Not true. My HR10 has a bad modem and it will act really weird and sometimes make it to negotiating other times not ever dial. I also use a replacement modem that is external that I got from weaknees. Although that doesn't work all the time either. And I notice that it freezes if you leave it on all the time so only turn it on when you are going to force a call.


----------



## pooka16 (May 23, 2003)

no hacks or dsl in house....any ideas or solutions?? I just need it to make the one initial call to allow the recording.

Thanks

Philip


----------



## rminsk (Jun 4, 2002)

pooka16 said:


> no hacks or dsl in house....any ideas or solutions?? I just need it to make the one initial call to allow the recording.
> 
> Thanks
> 
> Philip


Take it over to a friends house. The receiver does not need a satellite signal during the initial call.


----------



## dthreet (Jan 18, 2006)

if it wont make a call dont worry about it, just avoid the messages. if it says activate your dvr service, do a clear and delete. got to msg and setup, then reset, and reset everything.


----------



## pooka16 (May 23, 2003)

ive done that and it still wants me to activate the dvr service.


----------



## Gotchaa (Feb 9, 2003)

I just plugged in my phone line, and I am getting the same issue, stuck at negotiating.
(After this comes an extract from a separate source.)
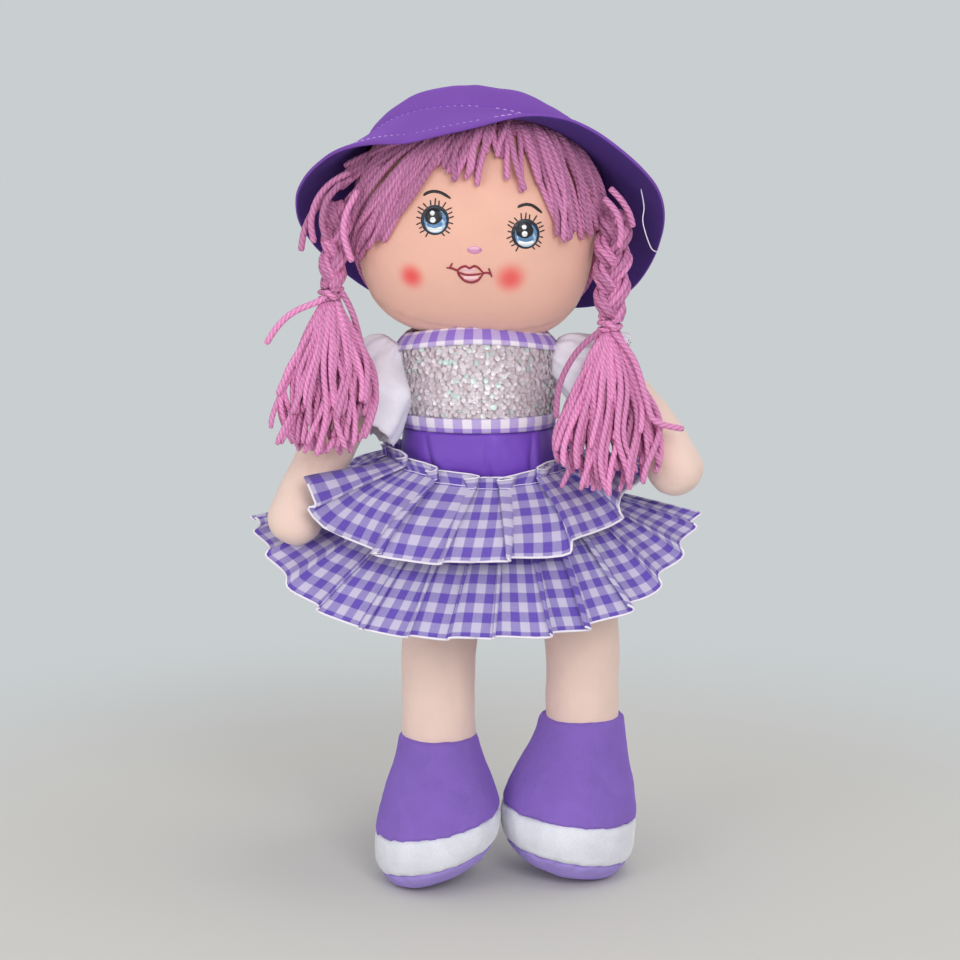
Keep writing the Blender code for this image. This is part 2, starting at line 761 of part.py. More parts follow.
def build_leg(side, material, pivot):
    """A stuffed leg that tapers to a thin sewn edge at the hip."""
    top = hip(side)
    rings = []
    for turn_deg in HIP_EDGE_TURNS_DEG:
        level = top + UP * (HIP_EDGE_RADIUS * sin(radians(turn_deg)))
        rings.append(oval(level, LEG_TOP_HALF_WIDTH, HIP_EDGE_RADIUS * cos(radians(turn_deg)), LIMB_SIDES))
    for drop in (0, HIP_EDGE_LENGTH):
        rings.append(oval(top - UP * drop, LEG_TOP_HALF_WIDTH, HIP_EDGE_RADIUS, LIMB_SIDES))
    length = HIP_Z - HIP_EDGE_LENGTH - leg_foot_z(side)
    for depth, wide, deep, out in LEG_SHARES:
        centre = Vector((
            top.x + (LEG_X[side] - top.x) * out,
            LEG_Y[side] * depth,
            HIP_Z - HIP_EDGE_LENGTH - length * depth,
        ))
        rings.append(oval(centre, LEG_RADIUS * wide, LEG_RADIUS * deep, LIMB_SIDES))
    return add_piece(f"leg_{side}", skin(rings), material, pivot)


# Boots


def boot_outline(side, level):
    """A level of the boot before it stands on the floor; low levels tip with the sole."""
    width = BOOT_HALF_WIDTH[side] * read_shares(BOOT_SHARES, level, 1)
    length = BOOT_HALF_LENGTH * read_shares(BOOT_SHARES, level, 2)
    back = read_shares(BOOT_SHARES, level, 3)
    foot = Vector((BOOT_X[side], LEG_Y[side] - BOOT_FORWARD, 0))
    leg = Vector((LEG_X[side], LEG_Y[side], 0))
    centre = foot.lerp(leg, back)
    tip = BOOT_TIP_SHARE[side] * (1 - max(0, level))
    ring = oval(centre, width, length, BODY_SIDES)
    for point in ring:
        inward = -SIGN[side] * (point.x - centre.x)
        point.z = BOOT_TOP_Z[side] * level + inward * tip
    return ring


def boot_ground(side):
    """The height, before it is set on the floor, at which the sole is cut flat."""
    levels = boot_levels(BOOT_SHARES[0][0], SOLE_TOP_SHARE)
    return min(point.z for level in levels for point in boot_outline(side, level)) + FLAT_CUT


def boot_ring(side, level):
    """A level of the boot as it stands: set down on its flat, with its collar at its own height."""
    sink = UP * (boot_ground(side) * (1 - max(0, level)))
    return [point - sink for point in boot_outline(side, level)]


def boot_levels(low, high):
    inside = [row[0] for row in BOOT_SHARES if low < row[0] < high]
    return [low, *inside, high]


def build_boot_piece(name, side, low, high, material, pivot):
    bm = skin([boot_ring(side, level) for level in boot_levels(low, high)])
    if low < 0:
        geometry = bm.verts[:] + bm.edges[:] + bm.faces[:]
        bmesh.ops.bisect_plane(bm, geom=geometry, plane_co=Vector(), plane_no=UP, clear_inner=True)
        bmesh.ops.holes_fill(bm, edges=[edge for edge in bm.edges if edge.is_boundary])
        bmesh.ops.recalc_face_normals(bm, faces=bm.faces)
    return add_piece(name, bm, material, pivot)


# Dress


def cloth_ring(heights, offset):
    """A ring of cloth round the torso, each point at its own height."""
    ring = []
    for step, height in enumerate(heights):
        ring.append(torso_oval(height, offset, len(heights), SHOULDER_LEVEL_SHARE)[step])
    return ring


def neckline_heights(sides, drop=0):
    return [NECKLINE_Z - drop - NECKLINE_DROP * sin(turn) ** 2 for turn in turns(sides)]


def wrap(rows, inner, outer):
    """A wall of cloth through rows of heights, from an inner to an outer offset."""
    inside = [cloth_ring(heights, inner) for heights in rows]
    outside = [cloth_ring(heights, outer) for heights in rows]
    return skin(inside + outside[::-1], looped=True)


def torso_heights(low, high):
    """The torso's own stations between two heights, and those heights, so that cloth follows its facets."""
    span = TORSO_TOP_Z - torso_bottom_z()
    stations = [torso_bottom_z() + span * row[0] for row in TORSO_SHARES if row[0] <= SHOULDER_LEVEL_SHARE]
    return [low, *[z for z in stations if low < z < high], high]


def build_bodice(material, pivot):
    shoulder_z = torso_bottom_z() + (TORSO_TOP_Z - torso_bottom_z()) * SHOULDER_LEVEL_SHARE
    rows = [[height] * BODY_SIDES for height in torso_heights(BODICE_FOOT_Z, shoulder_z)]
    rows.append(neckline_heights(BODY_SIDES))
    return add_piece("bodice", wrap(rows, GAP, GAP + BODICE_WALL), material, pivot)


def bodice_block():
    """Everything inside the bodice and its neckline ribbon, which the sleeves are cut back from."""
    offset = GAP + BODICE_WALL + GAP + RIBBON_WALL + GAP
    heights = torso_heights(YOKE_FOOT_Z, NECKLINE_Z)
    return skin([torso_oval(z, offset, BODY_SIDES, SHOULDER_LEVEL_SHARE) for z in heights])


def build_neck_ribbon(material, pivot):
    rows = [neckline_heights(BODY_SIDES, drop) for drop in (NECK_RIBBON_HEIGHT, 0)]
    inner = GAP + BODICE_WALL + GAP
    return add_piece("neckline_ribbon", wrap(rows, inner, inner + RIBBON_WALL), material, pivot)


def build_waist_ribbon(material, pivot):
    heights = torso_heights(BODICE_FOOT_Z, BODICE_FOOT_Z + WAIST_RIBBON_HEIGHT)
    rows = [[height] * BODY_SIDES for height in heights]
    inner = GAP + BODICE_WALL + GAP
    return add_piece("waist_ribbon", wrap(rows, inner, inner + RIBBON_WALL), material, pivot)


def build_yoke(material, pivot):
    rows = [[height] * BODY_SIDES for height in torso_heights(YOKE_FOOT_Z, BODICE_FOOT_Z - GAP)]
    return add_piece("skirt_yoke", wrap(rows, GAP, GAP + YOKE_WALL), material, pivot)


def sleeve_stations(side):
    """Share of the arm, way back over the shoulder, radius and share of the frill, to the edge."""
    stations = []
    for turn_deg in SLEEVE_CAP_TURNS_DEG:
        turn = radians(turn_deg)
        stations.append((0, SLEEVE_RADIUS * cos(turn), SLEEVE_RADIUS * sin(turn), 0))
    arm_length = (arm_path(side, 1) - arm_path(side, 0)).length
    for row in range(SLEEVE_ROWS + 1):
        part = row / SLEEVE_ROWS
        radius = SLEEVE_RADIUS + SLEEVE_FLARE * part
        stations.append((part * SLEEVE_LENGTH / arm_length, 0, radius, part**2))
    return stations


def build_sleeve(side, material, pivot):
    """A short cap sleeve that opens in a frilled edge round the upper arm."""
    inner, outer = [], []
    for share, behind, radius, frill in sleeve_stations(side):
        run = arm_run(side, share)
        across = run.cross(BACK).normalized()
        along = across.cross(run)
        centre = arm_path(side, share) - run * behind
        low, high = [], []
        for turn in turns(SLEEVE_FRILLS * SAMPLES_PER_FRILL):
            reach = radius + SLEEVE_FRILL * frill * cos(SLEEVE_FRILLS * turn)
            outward = across * sin(turn) - along * cos(turn)
            low.append(centre + outward * reach)
            high.append(centre + outward * (reach + SLEEVE_WALL))
        inner.append(low)
        outer.append(high)
    return add_piece(f"sleeve_{side}", skin(inner + outer[::-1], looped=True), material, pivot)


def build_ruffle(name, head, hem, pleats, swell, material, pivot):
    """A pleated ring of cloth, sewn to the yoke and opening to its hem.

    The head is given as its height in front and its rise to the sides, the hem as the same two, half its
    width and half its depth.
    """
    sides = pleats * SAMPLES_PER_PLEAT
    head_z, head_rise = head
    hem_z, hem_rise, half_width, half_depth = hem
    sewn = cloth_ring([head_z + head_rise * sin(turn) ** 2 for turn in turns(sides)], GAP + YOKE_WALL + GAP)
    edges = oval(UP * hem_z, half_width, half_depth, sides)
    for edge, turn in zip(edges, turns(sides)):
        edge.z += hem_rise * sin(turn) ** 4
    inner, outer = [], []
    for row in range(RUFFLE_ROWS + 1):
        part = row / RUFFLE_ROWS
        depth = PLEAT_DEPTH * (PLEAT_ROOT_SHARE + (1 - PLEAT_ROOT_SHARE) * part)
        low, high = [], []
        for step, edge in enumerate(edges):
            run = (edge - sewn[step]).normalized()
            around = (edges[(step + 1) % sides] - edges[step - 1]) * Vector((1, 1, 0))
            outward = around.cross(run).normalized()
            if outward.dot(edge * Vector((1, 1, 0))) < 0:
                outward = -outward
            phase = 2 * pi * step / SAMPLES_PER_PLEAT
            pleat = depth * (1 + cos(phase)) * min(1, row)
            lean = around.normalized() * (depth * PLEAT_LEAN_SHARE * sin(phase))
            belly = swell * sin(pi * part)
            base = sewn[step].lerp(edge, part) + outward * (pleat + belly) + lean
            low.append(base)
            high.append(base + outward * RUFFLE_WALL)
        inner.append(low)
        outer.append(high)
    return add_piece(name, skin(inner + outer[::-1], looped=True), material, pivot)


def build_doll():
    finish = {name: make_material(name) for name in FINISHES}
    body = make_pivot("body_frame", Vector(), None)
    neck_pivot = make_pivot("neck_pivot", neck_middle(), body)
    head_pivot = make_pivot("head_pivot", neck_middle(), neck_pivot)

    torso = build_torso(finish["skin_limb"], body)
    neck = add_piece("neck", ball(neck_middle(), NECK_RADIUS), finish["skin_limb"], neck_pivot)
    head = build_head(finish["skin_head"], head_pivot)
    neck_room = as_cutter(
        add_piece("neck_room", ball(neck_middle(), NECK_RADIUS + GAP), finish["skin_limb"], body)
    )
    cut(torso, neck_room)
    cut(head, neck_room)

    head_room = grown_copy("head_room", head, GAP, head_pivot)
    hair_cap = cut(build_hair_cap(finish["yarn"], head_pivot), head_room)
    fringe = cut(build_fringe(finish["yarn"], head_pivot), head_room)
    crown = build_hat_crown(finish["hat_felt"], head_pivot)
    brim = build_hat_brim(finish["hat_brim_felt"], head_pivot)
    cut(fringe, grown_copy("crown_room", crown, GAP, head_pivot))
    cut(fringe, grown_copy("brim_room", brim, GAP, head_pivot))
    hair_rooms = [
        grown_copy("cap_room", hair_cap, GAP, head_pivot),
        grown_copy("fringe_room", fringe, GAP, head_pivot),
    ]

    bodice = build_bodice(finish["sequin_cloth"], body)
    neck_ribbon = build_neck_ribbon(finish["ribbon"], body)
    build_waist_ribbon(finish["ribbon"], body)
    build_yoke(finish["yoke_cloth"], body)
    head_line = (UPPER_HEAD_Z, UPPER_HEAD_RISE)
    hem_line = (UPPER_HEM_Z, UPPER_HEM_RISE, UPPER_HALF_WIDTH, UPPER_HALF_DEPTH)
    upper = build_ruffle(
        "upper_ruffle", head_line, hem_line, UPPER_PLEATS, UPPER_BELLY, finish["gingham"], body
    )
    head_line = (LOWER_HEAD_Z, LOWER_HEAD_RISE)
    hem_line = (LOWER_HEM_Z, LOWER_HEM_RISE, LOWER_HALF_WIDTH, LOWER_HALF_DEPTH)
    lower = build_ruffle(
        "lower_ruffle", head_line, hem_line, LOWER_PLEATS, LOWER_BELLY, finish["gingham"], body
    )
    bodice_room = as_cutter(add_piece("bodice_room", bodice_block(), finish["sequin_cloth"], body))

    for side in SIDES:
        plait_pivot = make_pivot(f"plait_{side}_pivot", plait_top(side), head_pivot)
        plait = build_plait(side, finish["yarn"], plait_pivot)
        for room in hair_rooms + [swing_room(side, angle, fringe, plait_pivot) for angle in PLAIT_SWINGS_DEG]:
            cut(plait, room)
        build_tie(side, finish["tie_yarn"], plait_pivot)
        build_tassel(side, finish["yarn"], plait_pivot)

        arm_pivot = make_pivot(f"arm_{side}_pivot", shoulder(side), body)
        arm = build_arm(side, finish["skin_limb"], arm_pivot)
        room = ball(shoulder(side), ARM_RADIUS + GAP)
        shoulder_room = as_cutter(add_piece(f"shoulder_room_{side}", room, finish["skin_limb"], body))
        sleeve = build_sleeve(side, finish["white_cotton"], body)
        for piece in (torso, bodice, neck_ribbon):
            cut(piece, shoulder_room)
        cut(sleeve, bodice_room)
        arm_room = grown_copy(f"arm_room_{side}", arm, GAP, body)
        cut(upper, arm_room)
        cut(lower, arm_room)

        leg_pivot = make_pivot(f"leg_{side}_pivot", hip(side), body)
        leg = build_leg(side, finish["skin_limb"], leg_pivot)
        leg_room = grown_copy(f"leg_room_{side}", leg, GAP, leg_pivot)
        seam = GAP / BOOT_TOP_Z[side]
        tiers = (
            ("boot_sole", BOOT_SHARES[0][0], SOLE_TOP_SHARE - seam, "plush_purple"),
            ("boot_band", SOLE_TOP_SHARE, BAND_TOP_SHARE - seam, "plush_white"),
            ("boot_upper", BAND_TOP_SHARE, 1, "plush_purple"),
        )
        for name, low, high, material in tiers:
            piece = build_boot_piece(f"{name}_{side}", side, low, high, finish[material], leg_pivot)
            if name == "boot_upper":
                cut(piece, leg_room)


def main():
    for item in list(bpy.data.objects):
        bpy.data.objects.remove(item, do_unlink=True)
    build_doll()


main()
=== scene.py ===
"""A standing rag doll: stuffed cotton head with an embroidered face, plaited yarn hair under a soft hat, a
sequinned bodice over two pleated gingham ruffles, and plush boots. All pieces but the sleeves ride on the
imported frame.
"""

import random
from math import cos, degrees, exp, pi, radians, sin, sqrt

import bpy
from bpy.props import FloatProperty, FloatVectorProperty, IntProperty, PointerProperty
from mathutils import Matrix, Vector, noise
from mathutils.bvhtree import BVHTree
import numpy as np


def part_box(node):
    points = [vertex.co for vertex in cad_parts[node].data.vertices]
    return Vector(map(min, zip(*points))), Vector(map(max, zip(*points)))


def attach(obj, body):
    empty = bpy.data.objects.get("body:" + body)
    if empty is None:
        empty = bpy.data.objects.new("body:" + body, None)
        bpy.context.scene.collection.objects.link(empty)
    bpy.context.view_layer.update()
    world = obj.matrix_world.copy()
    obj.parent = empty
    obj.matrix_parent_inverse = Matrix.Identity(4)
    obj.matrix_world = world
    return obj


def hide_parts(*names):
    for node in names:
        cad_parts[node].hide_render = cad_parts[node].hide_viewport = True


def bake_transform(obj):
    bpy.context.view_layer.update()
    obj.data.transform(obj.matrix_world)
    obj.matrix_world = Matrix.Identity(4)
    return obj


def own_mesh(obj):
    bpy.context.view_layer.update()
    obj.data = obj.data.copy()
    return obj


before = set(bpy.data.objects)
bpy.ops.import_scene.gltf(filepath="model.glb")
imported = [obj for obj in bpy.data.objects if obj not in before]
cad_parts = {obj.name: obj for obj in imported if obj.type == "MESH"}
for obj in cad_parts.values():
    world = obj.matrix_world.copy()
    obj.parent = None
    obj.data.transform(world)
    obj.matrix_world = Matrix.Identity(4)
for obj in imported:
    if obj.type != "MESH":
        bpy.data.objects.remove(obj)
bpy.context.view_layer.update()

bl_info = {
    "name": "Rag doll",
    "version": (1, 0, 0),
    "blender": (4, 5, 0),
    "location": "View3D > Sidebar > Rag doll",
    "description": "Builds a rag doll with yarn hair, a soft hat, a ruffled dress and plush boots",
    "category": "Object",
}

ACROSS = Vector((1, 0, 0))
BACK = Vector((0, 1, 0))
UP = Vector((0, 0, 1))
SIDES = ("right", "left")
SIGN = {"right": -1, "left": 1}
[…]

Can't figure out why it's not working. I haven't called in for 224 days.


----------



## ilovetv (Jan 3, 2003)

I had the same problem and it turned out to be a bad DSL filter, no updates for 296 days. even after the filter change it took an hour to negotiate and it now appears the I have my download. :up:


----------



## jeffc (Nov 6, 2006)

I came here looking for solutions to the same "Negotiating" issue. I gave up after 30 minutes, but after reading ilovetv's post, tried the call again, and, as ilovetv said, it worked. I don't have DSL. I hadn't updated in 325 days. I think the issue was just that it had to download a big update. I now have folder views, and the platform is listed as "Series 2", with version 6.3a

At first I thought "Negotiating" meant it was negotiating the baud rate, like modems usually do. But after listening to the connection process with a muted speakerphone, the modem clearly connected just fine, and the "negotiating" process is something else entirely.


----------



## tsaavik (Oct 15, 2003)

took mine over 2 hours. course i hadn't made a daily call in 840days 


btw the call to the 800 # to get new numbers WILL do the same thing. don't lose faith!


----------



## rubenc61 (Jun 11, 2003)

Thanks for the help guys. I thought my modem wasn't working but I took your advice and left it on "negotiating" for about an hour and it was able to download the local numbers. The next connection competed in a few seconds.


----------